**TASK OBJECTIVE:** From the entries below, copy exactly the lines from the one that contains "split to the right" through the one that contains "if empty is", both included, and only those.

****************************************

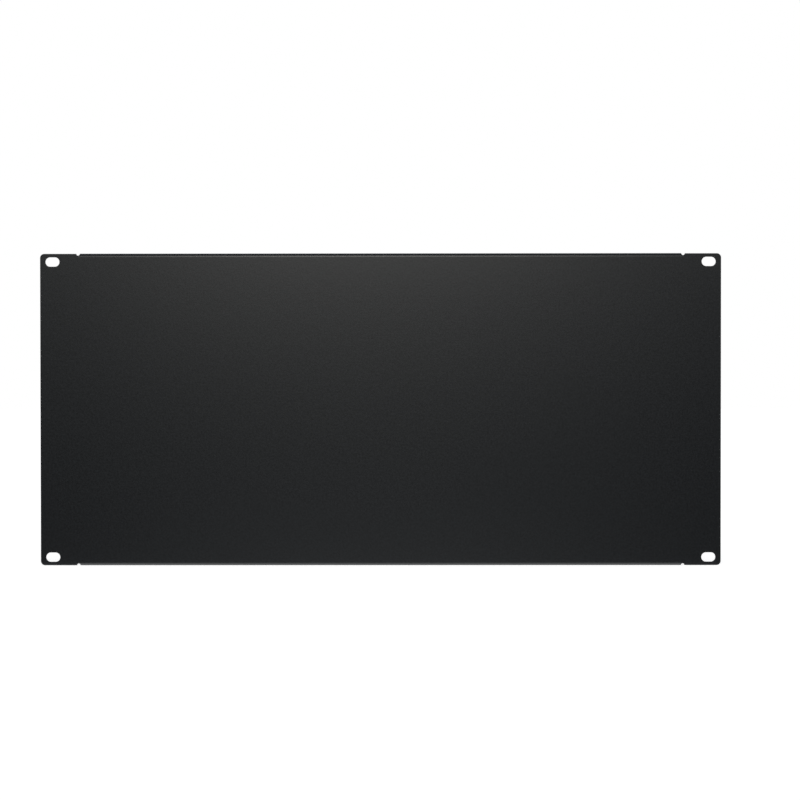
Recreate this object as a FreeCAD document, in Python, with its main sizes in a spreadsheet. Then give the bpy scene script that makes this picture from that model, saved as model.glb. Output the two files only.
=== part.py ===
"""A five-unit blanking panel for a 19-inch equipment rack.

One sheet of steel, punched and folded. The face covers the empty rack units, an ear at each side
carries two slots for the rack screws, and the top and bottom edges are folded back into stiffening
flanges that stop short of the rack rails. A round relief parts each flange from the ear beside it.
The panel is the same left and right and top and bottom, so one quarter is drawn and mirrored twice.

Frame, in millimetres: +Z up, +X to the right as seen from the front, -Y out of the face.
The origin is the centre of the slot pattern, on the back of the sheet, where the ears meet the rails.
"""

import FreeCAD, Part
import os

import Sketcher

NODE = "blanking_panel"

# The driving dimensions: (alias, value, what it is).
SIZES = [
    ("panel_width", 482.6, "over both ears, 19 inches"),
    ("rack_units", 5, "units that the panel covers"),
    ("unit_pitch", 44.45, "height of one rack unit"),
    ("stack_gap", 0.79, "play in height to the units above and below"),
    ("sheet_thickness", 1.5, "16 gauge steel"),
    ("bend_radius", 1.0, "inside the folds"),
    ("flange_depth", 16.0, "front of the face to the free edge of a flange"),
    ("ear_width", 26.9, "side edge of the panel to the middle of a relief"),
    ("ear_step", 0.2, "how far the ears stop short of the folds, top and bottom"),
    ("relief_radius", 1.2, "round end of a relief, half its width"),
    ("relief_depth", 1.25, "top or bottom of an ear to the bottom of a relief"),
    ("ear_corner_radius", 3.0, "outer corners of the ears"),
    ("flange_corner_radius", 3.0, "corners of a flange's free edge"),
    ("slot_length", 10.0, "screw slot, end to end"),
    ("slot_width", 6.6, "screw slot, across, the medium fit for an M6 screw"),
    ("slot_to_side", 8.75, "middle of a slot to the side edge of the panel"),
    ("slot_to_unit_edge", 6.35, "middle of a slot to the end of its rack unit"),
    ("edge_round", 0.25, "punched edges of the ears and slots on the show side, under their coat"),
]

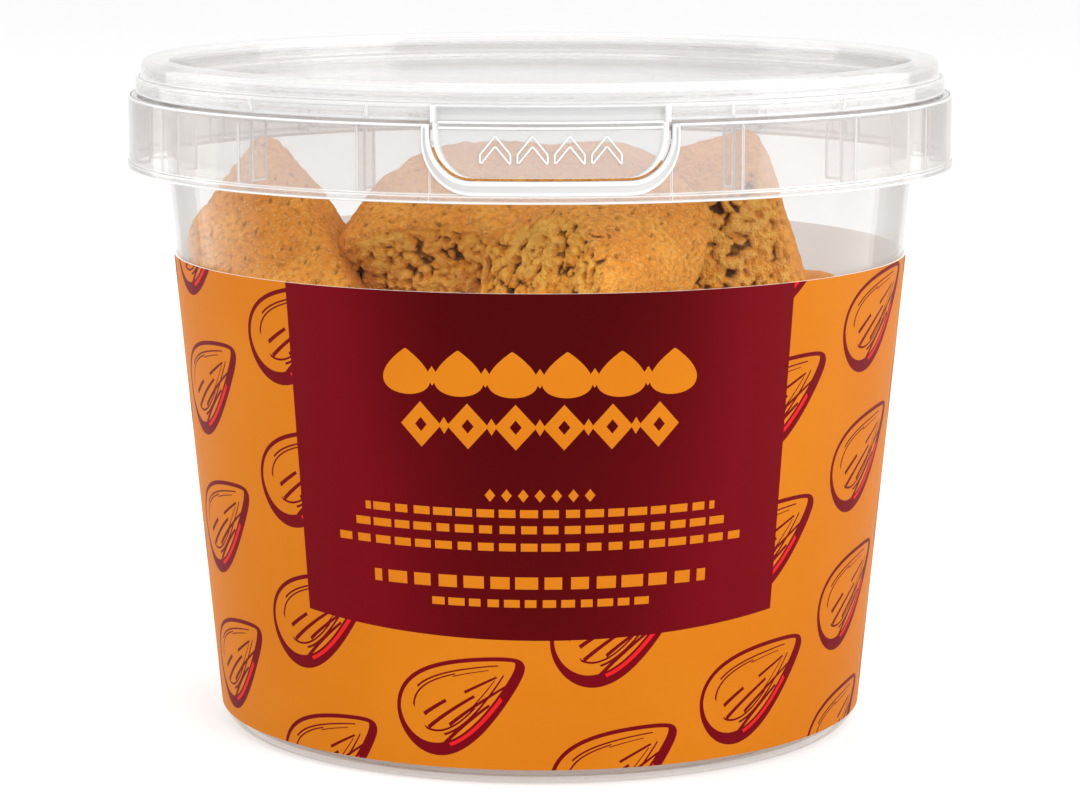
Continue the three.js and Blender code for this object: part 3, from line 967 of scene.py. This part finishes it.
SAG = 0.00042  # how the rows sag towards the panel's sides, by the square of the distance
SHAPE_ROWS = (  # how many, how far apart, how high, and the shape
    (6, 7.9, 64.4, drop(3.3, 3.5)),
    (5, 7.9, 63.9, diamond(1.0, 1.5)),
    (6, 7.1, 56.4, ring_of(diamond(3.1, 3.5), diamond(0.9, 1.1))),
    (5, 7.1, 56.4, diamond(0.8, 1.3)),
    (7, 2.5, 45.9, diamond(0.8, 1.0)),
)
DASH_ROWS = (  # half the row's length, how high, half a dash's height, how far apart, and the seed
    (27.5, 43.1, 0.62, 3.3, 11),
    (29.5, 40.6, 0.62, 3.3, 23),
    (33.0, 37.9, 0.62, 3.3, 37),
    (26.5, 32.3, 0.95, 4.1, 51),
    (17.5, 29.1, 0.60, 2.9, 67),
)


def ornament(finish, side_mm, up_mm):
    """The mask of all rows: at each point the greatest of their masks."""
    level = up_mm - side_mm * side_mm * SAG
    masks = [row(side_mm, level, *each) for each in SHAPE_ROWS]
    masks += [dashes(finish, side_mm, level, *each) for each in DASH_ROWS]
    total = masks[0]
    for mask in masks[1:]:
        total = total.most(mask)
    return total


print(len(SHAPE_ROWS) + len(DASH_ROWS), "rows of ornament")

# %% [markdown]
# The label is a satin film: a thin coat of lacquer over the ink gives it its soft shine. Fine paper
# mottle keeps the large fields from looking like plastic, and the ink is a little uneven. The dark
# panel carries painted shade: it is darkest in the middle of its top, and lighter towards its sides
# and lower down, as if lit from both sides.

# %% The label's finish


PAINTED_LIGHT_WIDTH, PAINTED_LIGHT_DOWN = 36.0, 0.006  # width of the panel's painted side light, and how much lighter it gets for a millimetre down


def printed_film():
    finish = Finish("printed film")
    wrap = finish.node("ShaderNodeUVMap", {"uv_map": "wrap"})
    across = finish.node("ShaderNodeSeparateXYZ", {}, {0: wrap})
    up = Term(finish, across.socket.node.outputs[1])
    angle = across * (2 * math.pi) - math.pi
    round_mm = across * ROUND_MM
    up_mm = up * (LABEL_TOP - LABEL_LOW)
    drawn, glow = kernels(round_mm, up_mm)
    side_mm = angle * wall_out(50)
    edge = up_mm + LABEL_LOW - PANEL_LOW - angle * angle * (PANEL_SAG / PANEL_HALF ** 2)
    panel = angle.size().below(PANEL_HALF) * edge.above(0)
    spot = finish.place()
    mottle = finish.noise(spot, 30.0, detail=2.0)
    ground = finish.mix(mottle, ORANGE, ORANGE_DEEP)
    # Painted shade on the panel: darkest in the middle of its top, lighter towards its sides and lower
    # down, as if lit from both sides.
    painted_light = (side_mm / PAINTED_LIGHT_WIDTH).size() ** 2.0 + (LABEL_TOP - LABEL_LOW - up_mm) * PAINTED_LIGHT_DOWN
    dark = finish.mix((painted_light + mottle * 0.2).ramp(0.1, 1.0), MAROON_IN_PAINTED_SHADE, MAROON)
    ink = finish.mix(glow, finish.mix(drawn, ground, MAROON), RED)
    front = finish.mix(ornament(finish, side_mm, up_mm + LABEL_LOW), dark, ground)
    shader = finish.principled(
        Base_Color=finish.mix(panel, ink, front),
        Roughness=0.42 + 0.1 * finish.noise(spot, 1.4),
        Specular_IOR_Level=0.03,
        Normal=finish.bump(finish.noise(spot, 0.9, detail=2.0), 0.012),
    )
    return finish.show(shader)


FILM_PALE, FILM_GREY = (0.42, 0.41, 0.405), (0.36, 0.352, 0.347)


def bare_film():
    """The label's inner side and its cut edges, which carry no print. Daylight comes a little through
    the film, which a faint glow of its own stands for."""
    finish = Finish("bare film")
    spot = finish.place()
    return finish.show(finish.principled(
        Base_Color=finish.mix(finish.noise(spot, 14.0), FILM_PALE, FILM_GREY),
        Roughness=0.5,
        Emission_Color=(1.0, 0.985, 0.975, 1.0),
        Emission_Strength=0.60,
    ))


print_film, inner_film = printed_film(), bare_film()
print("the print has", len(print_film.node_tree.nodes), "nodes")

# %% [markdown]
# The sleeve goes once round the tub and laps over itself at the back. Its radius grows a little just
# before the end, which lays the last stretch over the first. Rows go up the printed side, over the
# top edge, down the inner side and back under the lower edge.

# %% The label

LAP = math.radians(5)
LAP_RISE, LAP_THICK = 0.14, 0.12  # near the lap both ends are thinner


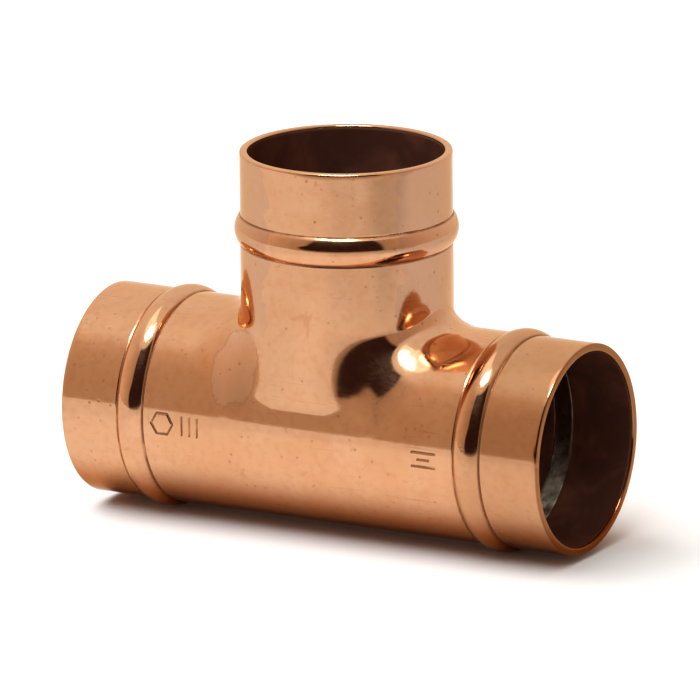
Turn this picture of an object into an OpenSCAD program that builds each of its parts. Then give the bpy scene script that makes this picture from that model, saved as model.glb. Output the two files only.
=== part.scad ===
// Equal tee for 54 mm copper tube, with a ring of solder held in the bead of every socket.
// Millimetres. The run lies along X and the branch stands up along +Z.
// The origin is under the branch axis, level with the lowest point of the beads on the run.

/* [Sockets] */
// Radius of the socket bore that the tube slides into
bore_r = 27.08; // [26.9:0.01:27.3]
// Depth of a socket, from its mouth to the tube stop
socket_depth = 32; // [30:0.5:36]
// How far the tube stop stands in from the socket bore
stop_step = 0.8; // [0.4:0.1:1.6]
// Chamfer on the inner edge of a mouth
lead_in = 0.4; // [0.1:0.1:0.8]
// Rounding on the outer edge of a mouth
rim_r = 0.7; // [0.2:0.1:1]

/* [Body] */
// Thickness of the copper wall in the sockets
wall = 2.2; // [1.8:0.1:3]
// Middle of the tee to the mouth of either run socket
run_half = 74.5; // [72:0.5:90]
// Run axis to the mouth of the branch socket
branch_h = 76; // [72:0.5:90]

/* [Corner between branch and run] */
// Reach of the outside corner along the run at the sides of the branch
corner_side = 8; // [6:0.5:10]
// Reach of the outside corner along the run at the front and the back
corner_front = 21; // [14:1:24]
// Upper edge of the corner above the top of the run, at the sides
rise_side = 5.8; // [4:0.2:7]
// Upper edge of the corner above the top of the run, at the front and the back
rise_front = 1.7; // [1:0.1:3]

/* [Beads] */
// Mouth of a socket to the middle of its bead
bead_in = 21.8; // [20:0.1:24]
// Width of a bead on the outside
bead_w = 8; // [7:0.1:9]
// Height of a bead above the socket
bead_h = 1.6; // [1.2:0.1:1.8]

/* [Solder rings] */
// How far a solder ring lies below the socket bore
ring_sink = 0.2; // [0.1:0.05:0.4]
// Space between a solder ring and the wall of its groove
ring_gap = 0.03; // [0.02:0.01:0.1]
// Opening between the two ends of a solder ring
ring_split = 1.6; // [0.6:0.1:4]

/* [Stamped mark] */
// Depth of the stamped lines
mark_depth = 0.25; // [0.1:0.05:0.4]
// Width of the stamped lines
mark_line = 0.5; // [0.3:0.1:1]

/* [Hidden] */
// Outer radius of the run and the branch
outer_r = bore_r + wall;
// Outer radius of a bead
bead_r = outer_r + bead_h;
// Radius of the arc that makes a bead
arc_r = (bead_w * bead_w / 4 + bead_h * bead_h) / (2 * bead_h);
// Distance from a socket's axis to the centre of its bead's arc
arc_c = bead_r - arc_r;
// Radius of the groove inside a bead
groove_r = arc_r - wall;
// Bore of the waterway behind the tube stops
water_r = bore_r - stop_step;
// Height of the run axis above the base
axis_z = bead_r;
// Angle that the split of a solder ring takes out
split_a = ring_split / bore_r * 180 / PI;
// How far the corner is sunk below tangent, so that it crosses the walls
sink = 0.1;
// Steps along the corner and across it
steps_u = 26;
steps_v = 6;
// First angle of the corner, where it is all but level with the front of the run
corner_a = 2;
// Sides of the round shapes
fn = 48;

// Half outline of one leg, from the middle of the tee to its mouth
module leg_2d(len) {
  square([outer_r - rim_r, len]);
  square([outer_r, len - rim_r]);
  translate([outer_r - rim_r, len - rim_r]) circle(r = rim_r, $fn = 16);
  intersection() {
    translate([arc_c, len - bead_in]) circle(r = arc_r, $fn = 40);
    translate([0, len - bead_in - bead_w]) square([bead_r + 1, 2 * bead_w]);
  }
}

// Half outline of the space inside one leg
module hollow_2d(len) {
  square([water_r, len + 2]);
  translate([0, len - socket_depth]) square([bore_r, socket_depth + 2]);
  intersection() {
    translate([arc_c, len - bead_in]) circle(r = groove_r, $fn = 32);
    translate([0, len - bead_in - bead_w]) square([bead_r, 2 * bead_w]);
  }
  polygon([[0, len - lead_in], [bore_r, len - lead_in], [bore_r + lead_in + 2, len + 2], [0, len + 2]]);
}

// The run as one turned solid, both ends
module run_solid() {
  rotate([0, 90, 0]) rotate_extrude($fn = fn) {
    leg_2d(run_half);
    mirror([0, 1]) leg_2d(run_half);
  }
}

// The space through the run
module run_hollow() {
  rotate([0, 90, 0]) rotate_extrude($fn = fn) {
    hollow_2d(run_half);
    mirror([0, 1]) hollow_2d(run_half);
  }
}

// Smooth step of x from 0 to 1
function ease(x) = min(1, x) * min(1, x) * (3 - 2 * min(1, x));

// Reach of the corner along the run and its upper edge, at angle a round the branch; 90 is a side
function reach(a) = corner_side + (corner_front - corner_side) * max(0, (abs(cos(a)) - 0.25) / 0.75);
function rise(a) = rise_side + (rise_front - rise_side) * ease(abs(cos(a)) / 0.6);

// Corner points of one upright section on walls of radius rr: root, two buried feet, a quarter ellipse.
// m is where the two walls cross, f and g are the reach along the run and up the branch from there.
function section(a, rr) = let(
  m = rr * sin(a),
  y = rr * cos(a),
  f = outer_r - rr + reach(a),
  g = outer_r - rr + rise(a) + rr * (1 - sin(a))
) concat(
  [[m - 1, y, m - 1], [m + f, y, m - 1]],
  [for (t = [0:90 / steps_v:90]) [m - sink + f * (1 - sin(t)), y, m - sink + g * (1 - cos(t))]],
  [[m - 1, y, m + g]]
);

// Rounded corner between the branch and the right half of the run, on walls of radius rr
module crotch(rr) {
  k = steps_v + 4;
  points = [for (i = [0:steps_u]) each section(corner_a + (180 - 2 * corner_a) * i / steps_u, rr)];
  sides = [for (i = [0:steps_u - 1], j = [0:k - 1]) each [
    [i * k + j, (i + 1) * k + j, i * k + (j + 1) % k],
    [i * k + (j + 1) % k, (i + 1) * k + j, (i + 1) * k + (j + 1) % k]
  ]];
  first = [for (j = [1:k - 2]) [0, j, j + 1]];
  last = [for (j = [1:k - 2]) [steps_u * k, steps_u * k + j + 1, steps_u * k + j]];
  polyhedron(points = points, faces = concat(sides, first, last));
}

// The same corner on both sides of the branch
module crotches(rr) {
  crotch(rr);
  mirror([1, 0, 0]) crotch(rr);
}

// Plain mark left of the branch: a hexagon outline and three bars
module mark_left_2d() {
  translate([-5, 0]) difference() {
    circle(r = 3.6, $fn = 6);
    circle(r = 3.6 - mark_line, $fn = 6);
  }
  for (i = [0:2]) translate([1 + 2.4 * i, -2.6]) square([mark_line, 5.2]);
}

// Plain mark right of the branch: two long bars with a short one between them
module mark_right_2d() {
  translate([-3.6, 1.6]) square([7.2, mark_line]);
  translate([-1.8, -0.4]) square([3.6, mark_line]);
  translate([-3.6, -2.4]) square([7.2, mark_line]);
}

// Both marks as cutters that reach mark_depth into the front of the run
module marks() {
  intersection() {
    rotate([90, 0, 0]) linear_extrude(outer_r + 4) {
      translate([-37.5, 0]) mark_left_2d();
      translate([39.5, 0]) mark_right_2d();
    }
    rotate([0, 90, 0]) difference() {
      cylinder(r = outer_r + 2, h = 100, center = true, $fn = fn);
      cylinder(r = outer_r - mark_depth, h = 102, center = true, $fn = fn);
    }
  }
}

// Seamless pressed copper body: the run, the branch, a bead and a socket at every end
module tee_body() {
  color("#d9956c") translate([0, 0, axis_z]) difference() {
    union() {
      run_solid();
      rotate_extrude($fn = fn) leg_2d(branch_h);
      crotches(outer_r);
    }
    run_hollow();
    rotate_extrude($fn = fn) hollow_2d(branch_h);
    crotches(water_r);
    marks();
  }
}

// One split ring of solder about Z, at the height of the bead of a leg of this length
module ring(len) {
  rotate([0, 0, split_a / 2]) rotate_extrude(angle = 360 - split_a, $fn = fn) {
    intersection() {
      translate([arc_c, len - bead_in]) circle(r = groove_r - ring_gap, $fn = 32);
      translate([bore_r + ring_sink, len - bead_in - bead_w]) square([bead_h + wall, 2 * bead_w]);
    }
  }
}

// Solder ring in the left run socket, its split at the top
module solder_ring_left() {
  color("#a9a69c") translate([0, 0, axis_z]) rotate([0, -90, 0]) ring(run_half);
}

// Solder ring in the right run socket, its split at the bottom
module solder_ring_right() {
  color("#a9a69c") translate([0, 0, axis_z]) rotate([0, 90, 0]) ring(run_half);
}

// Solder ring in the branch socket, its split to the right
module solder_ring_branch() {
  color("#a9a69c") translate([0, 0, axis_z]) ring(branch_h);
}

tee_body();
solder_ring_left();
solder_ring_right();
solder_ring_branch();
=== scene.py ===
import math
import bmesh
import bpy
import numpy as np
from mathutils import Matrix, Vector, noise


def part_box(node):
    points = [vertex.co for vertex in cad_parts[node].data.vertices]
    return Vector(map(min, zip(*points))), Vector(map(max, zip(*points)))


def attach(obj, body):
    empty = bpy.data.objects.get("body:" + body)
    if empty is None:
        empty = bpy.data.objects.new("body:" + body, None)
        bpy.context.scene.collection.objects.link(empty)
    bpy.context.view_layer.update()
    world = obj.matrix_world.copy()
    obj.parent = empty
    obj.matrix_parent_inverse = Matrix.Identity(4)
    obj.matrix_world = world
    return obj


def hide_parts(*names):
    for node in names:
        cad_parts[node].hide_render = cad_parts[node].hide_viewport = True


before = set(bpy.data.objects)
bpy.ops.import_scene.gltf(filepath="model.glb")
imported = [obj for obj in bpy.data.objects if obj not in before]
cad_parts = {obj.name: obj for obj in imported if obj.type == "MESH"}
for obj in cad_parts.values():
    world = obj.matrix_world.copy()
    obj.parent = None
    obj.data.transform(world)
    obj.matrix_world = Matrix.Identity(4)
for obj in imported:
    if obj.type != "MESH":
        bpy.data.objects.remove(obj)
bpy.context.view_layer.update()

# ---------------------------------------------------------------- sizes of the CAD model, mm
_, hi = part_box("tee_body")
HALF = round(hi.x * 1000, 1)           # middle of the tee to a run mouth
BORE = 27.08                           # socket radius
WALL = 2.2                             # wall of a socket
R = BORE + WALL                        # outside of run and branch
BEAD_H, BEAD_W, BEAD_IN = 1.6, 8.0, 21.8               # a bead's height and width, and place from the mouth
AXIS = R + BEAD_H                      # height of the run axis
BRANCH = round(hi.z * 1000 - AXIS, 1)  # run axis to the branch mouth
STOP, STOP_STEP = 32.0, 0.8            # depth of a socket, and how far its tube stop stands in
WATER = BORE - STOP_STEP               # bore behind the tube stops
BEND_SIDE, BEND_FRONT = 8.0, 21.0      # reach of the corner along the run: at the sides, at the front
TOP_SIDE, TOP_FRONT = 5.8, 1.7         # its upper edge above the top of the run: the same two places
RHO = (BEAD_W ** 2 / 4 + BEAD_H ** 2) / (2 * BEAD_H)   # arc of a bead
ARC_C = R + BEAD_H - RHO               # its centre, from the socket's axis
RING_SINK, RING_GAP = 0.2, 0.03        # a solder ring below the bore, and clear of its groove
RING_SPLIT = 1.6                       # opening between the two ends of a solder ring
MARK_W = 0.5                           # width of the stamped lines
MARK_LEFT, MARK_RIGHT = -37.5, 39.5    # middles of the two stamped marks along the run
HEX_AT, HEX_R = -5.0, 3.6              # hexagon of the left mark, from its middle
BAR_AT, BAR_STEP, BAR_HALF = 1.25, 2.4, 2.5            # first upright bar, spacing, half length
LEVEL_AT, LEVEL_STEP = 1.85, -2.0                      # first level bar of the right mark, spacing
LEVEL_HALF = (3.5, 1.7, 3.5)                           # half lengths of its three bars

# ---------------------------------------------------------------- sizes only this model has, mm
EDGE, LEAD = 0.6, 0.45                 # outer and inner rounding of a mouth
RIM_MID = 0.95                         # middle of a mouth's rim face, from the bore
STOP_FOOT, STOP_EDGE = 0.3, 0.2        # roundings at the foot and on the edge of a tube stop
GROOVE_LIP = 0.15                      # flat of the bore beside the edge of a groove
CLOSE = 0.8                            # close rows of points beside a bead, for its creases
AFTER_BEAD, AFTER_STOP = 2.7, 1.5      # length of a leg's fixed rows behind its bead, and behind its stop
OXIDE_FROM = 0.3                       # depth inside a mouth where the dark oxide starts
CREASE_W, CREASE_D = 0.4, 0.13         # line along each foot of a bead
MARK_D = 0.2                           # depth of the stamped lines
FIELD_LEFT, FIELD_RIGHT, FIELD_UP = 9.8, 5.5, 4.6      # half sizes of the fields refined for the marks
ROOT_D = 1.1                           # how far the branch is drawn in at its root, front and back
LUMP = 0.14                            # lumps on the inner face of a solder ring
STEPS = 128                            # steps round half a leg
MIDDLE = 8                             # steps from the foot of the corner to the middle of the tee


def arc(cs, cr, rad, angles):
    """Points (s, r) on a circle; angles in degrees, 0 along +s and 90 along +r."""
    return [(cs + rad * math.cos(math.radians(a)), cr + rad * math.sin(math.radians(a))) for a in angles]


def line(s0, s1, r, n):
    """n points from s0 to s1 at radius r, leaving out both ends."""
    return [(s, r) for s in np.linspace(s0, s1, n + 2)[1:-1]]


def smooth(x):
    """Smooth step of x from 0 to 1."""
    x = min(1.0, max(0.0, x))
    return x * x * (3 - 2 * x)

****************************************

**WRITTEN SOLUTION:**
// Solder ring in the branch socket, its split to the right
module solder_ring_branch() {
  color("#a9a69c") translate([0, 0, axis_z]) ring(branch_h);
}

tee_body();
solder_ring_left();
solder_ring_right();
solder_ring_branch();
=== scene.py ===
import math
import bmesh
import bpy
import numpy as np
from mathutils import Matrix, Vector, noise


def part_box(node):
    points = [vertex.co for vertex in cad_parts[node].data.vertices]
    return Vector(map(min, zip(*points))), Vector(map(max, zip(*points)))


def attach(obj, body):
    empty = bpy.data.objects.get("body:" + body)
    if empty is None:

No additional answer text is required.